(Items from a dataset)
## start

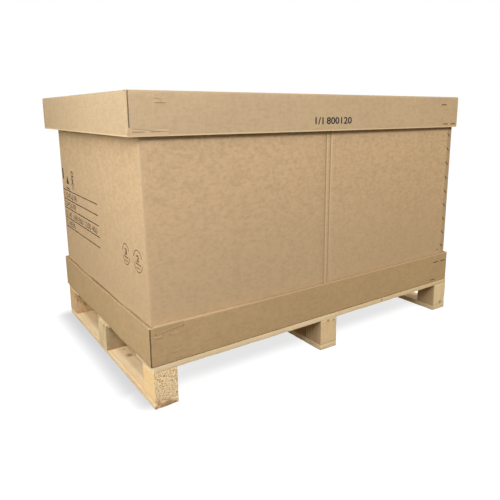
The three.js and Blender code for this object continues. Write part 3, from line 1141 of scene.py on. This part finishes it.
def add_light(name, kind, place, aim, energy, colour, **sizes):
    light = bpy.data.lights.new(name, kind)
    light.energy = energy
    light.color = colour
    for key, value in sizes.items():
        setattr(light, key, value)
    holder = bpy.data.objects.new(name, light)
    bpy.context.scene.collection.objects.link(holder)
    holder.location = place
    holder.rotation_euler = (Vector(aim) - Vector(place)).to_track_quat("-Z", "Y").to_euler()


SKY = (0.50, 0.468, 0.395, 1.0)
GROUND = (0.12, 0.090, 0.045, 1.0)

# Place, aim, power, colour and side of each softbox
SOFTBOXES = {
    "left_softbox": ((-2.1, -0.60, 1.20), (-0.6, -0.25, 0.5), 27.5, (1.0, 1.0, 0.92), 1.2),
    "front_softbox": ((-1.6, -2.3, 2.3), (-0.3, -0.4, 0.5), 42.0, (0.97, 1.0, 1.12), 0.9),
    "right_softbox": ((1.7, -2.5, 2.5), (0.2, -0.4, 0.5), 40.0, (1.10, 1.0, 0.74), 0.9),
    "back_softbox": ((2.3, 1.7, 1.5), (0.3, 0.1, 0.45), 20.0, (1.0, 0.98, 0.92), 1.2),
}
OVERHEAD_POWER = 0.25
OVERHEAD_SPREAD = 40


def build_light():
    """A soft sky over a dim ground, a softbox off each side, and a broad light from above."""
    world = bpy.data.worlds.new("studio_surround")
    s = Shader("studio_surround", world)
    direction = s.node("ShaderNodeTexCoord", {}, {})["Generated"]
    height = s.node("ShaderNodeSeparateXYZ", {}, {0: direction})[2]
    colour = s.mix(height.rise(-0.08, 0.08), GROUND, SKY)
    glow = s.node("ShaderNodeBackground", {}, {"Color": colour, "Strength": 1.0})[0]
    s.node("ShaderNodeOutputWorld", {"target": "ALL"}, {"Surface": glow})
    bpy.context.scene.world = world
    for name, (place, aim, power, colour, side) in SOFTBOXES.items():
        add_light(name, "AREA", place, aim, power, colour, shape="RECTANGLE", size=side, size_y=side)
    add_light("overhead", "SUN", (-0.5, -1.6, 5.0), (0.0, 0.0, 0.0), OVERHEAD_POWER, (1.0, 1.0, 1.0),
              angle=math.radians(OVERHEAD_SPREAD))
    bpy.context.scene.view_settings.view_transform = "Standard"
    bpy.context.scene.view_settings.look = "None"


def build_camera():
    """The camera of the photograph, solved from the pallet's and the boards' edges."""
    place = Vector((-1.0388, -1.5163, 0.7485))
    yaw, pitch, roll = 0.6163, -0.2012, -0.0034
    focal_pixels, middle_column, middle_row, image_side = 502.97, 266.62, 214.75, 500.0
    sensor_width = 36.0
    forward = Vector((math.sin(yaw) * math.cos(pitch), math.cos(yaw) * math.cos(pitch), math.sin(pitch)))
    level_right = Vector((math.cos(yaw), -math.sin(yaw), 0.0))
    level_up = level_right.cross(forward)
    right = math.cos(roll) * level_right + math.sin(roll) * level_up
    up = -math.sin(roll) * level_right + math.cos(roll) * level_up
    lens = bpy.data.cameras.new("photo_camera")
    lens.sensor_width = sensor_width
    lens.lens = focal_pixels / image_side * sensor_width
    lens.shift_x = (image_side / 2 - middle_column) / image_side
    lens.shift_y = (middle_row - image_side / 2) / image_side
    lens.clip_start = 0.05
    lens.clip_end = 200.0
    camera = bpy.data.objects.new("photo_camera", lens)
    bpy.context.scene.collection.objects.link(camera)
    turn = Matrix((right, up, -forward)).transposed()
    camera.matrix_world = Matrix.Translation(place) @ turn.to_4x4()
    bpy.context.scene.camera = camera


build_stage()
build_light()
build_camera()
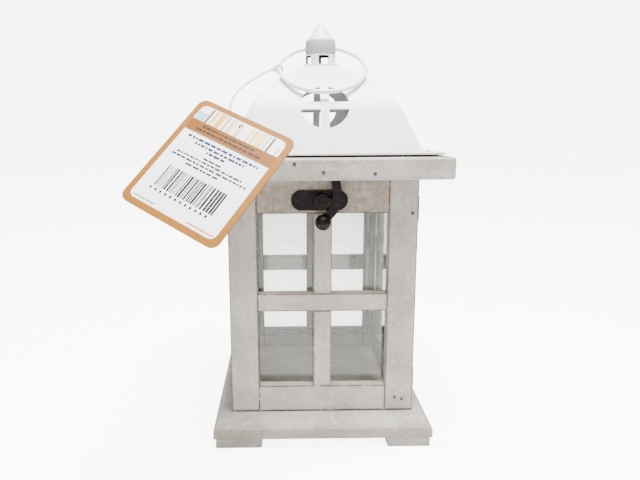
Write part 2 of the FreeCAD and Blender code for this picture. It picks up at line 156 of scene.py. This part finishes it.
def edgeGroup():  # 1 near outer edges, where the rounded normal leaves the flat one
    tree, given, result = newGroup("edgeWear", {"Radius": "Float"}, {"Mask": "Float"})
    rounded = addNode(tree, "ShaderNodeBevel", samples=edgeTurn["samples"])
    tree.links.new(given["Radius"], rounded.inputs["Radius"])
    flat = addNode(tree, "ShaderNodeNewGeometry")
    product = addNode(tree, "ShaderNodeVectorMath", operation="DOT_PRODUCT")
    tree.links.new(rounded.outputs["Normal"], product.inputs[0])
    tree.links.new(flat.outputs["True Normal"], product.inputs[1])
    turned = mathNode(tree, "SUBTRACT", 1.0, product.outputs["Value"])
    tree.links.new(rampNode(tree, turned, edgeTurn["starts"], edgeTurn["full"]), result["Mask"])
    return tree


edgeTree = edgeGroup()


def edgeMask(tree, radius):  # radius in metres
    return placeGroup(tree, edgeTree, {"Radius": radius})["Mask"]


# camera, in metres and degrees

view = {"place": (-0.02051, -0.35521, 0.17424), "turn": 0.337, "down": 11.087, "roll": -0.434,
        "lens": 33.22, "sensor": 36, "shift": 0.0512, "nearest": 0.01}
turn, down, roll = (math.radians(view[key]) for key in ("turn", "down", "roll"))
forward = Vector((math.sin(turn) * math.cos(down), math.cos(turn) * math.cos(down), -math.sin(down)))
level = Vector((math.cos(turn), -math.sin(turn), 0))
upward = level.cross(forward)
cameraX = level * math.cos(roll) + upward * math.sin(roll)
cameraY = upward * math.cos(roll) - level * math.sin(roll)
camera = bpy.data.objects.new("camera", bpy.data.cameras.new("camera"))
bpy.context.scene.collection.objects.link(camera)
camera.data.lens = view["lens"]
camera.data.sensor_width = view["sensor"]
camera.data.clip_start = view["nearest"]
camera.data.shift_x = view["shift"]
turnMatrix = Matrix((cameraX, cameraY, -forward)).transposed().to_4x4()
camera.matrix_world = Matrix.Translation(view["place"]) @ turnMatrix
bpy.context.scene.camera = camera
print("camera set")


# the tag's string, with its hitch on the ring

cordLook = {"color": (0.63, 0.57, 0.47), "brighter": 1.45, "bump": (0.8, 0.0003),
            "diameter": 0.0012, "length": 0.0805, "roundness": 4, "smoothness": 12}  # in metres
route = [(-25.1, -18.4, 204.2), (-27.0, -24.6, 203.1), (-30.4, -31.0, 200.9), (-35.0, -38.5, 197.7),
         (-38.8, -48.0, 194.3), (-41.4, -57.0, 191.5), (-43.5, -66.0, 188.0), (-44.9, -73.6, 183.9),
         (-44.3, -79.0, 178.4), (-41.9, -82.3, 174.9), (-38.8, -84.8, 172.0)]
hitchLook = {"wire": (-22.1, -18.4, 204.2), "turns": 2, "steps": 43, "reach": 1.75, "width": 1.8,
             "lean": (0.82, 0.56), "thickness": 1.0}  # turns round the ring's wire at its left side


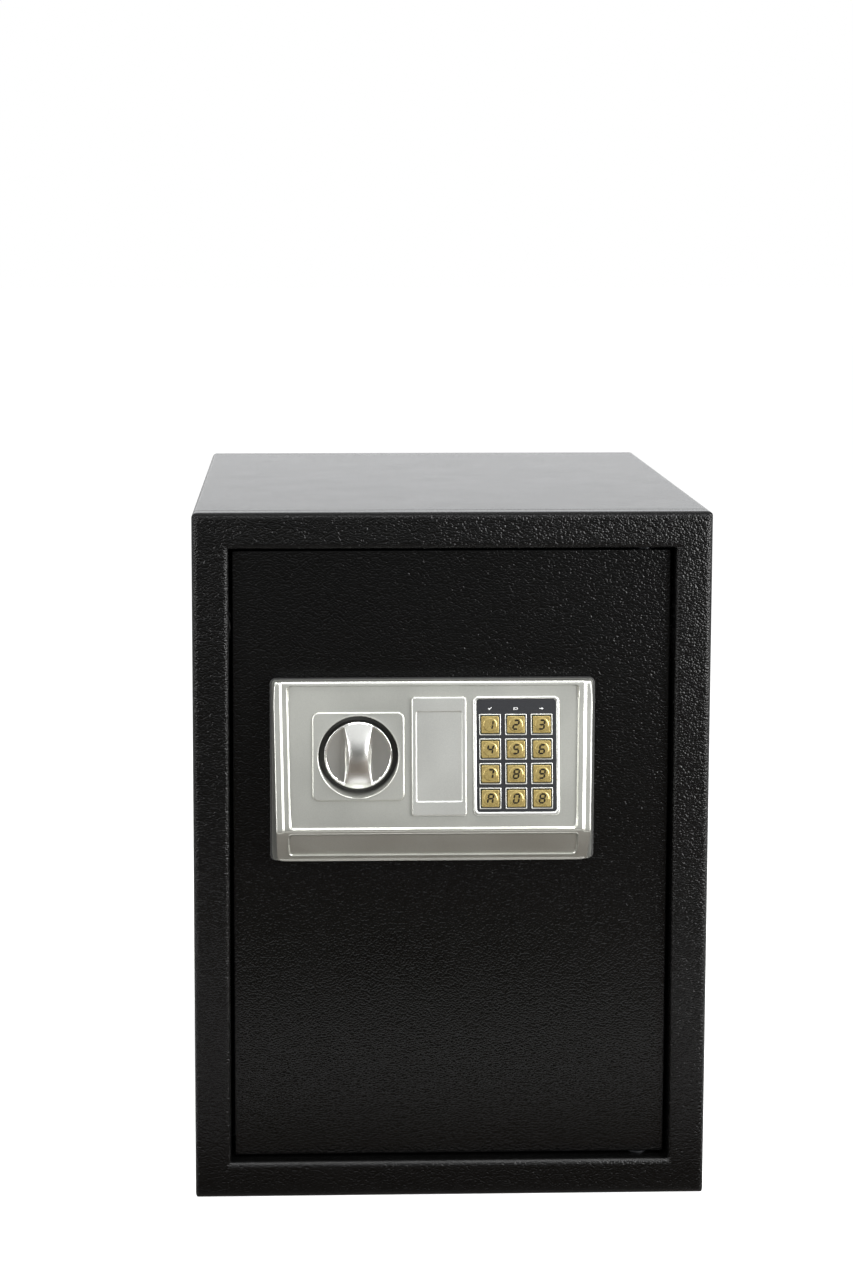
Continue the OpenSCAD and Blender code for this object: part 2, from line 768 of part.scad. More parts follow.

## end

* Aim of the task
List all lines above in which the string "Write" appears.

* Answer below
The three.js and Blender code for this object continues. Write part 3, from line 1141 of scene.py on. This part finishes it.
Write part 2 of the FreeCAD and Blender code for this picture. It picks up at line 156 of scene.py. This part finishes it.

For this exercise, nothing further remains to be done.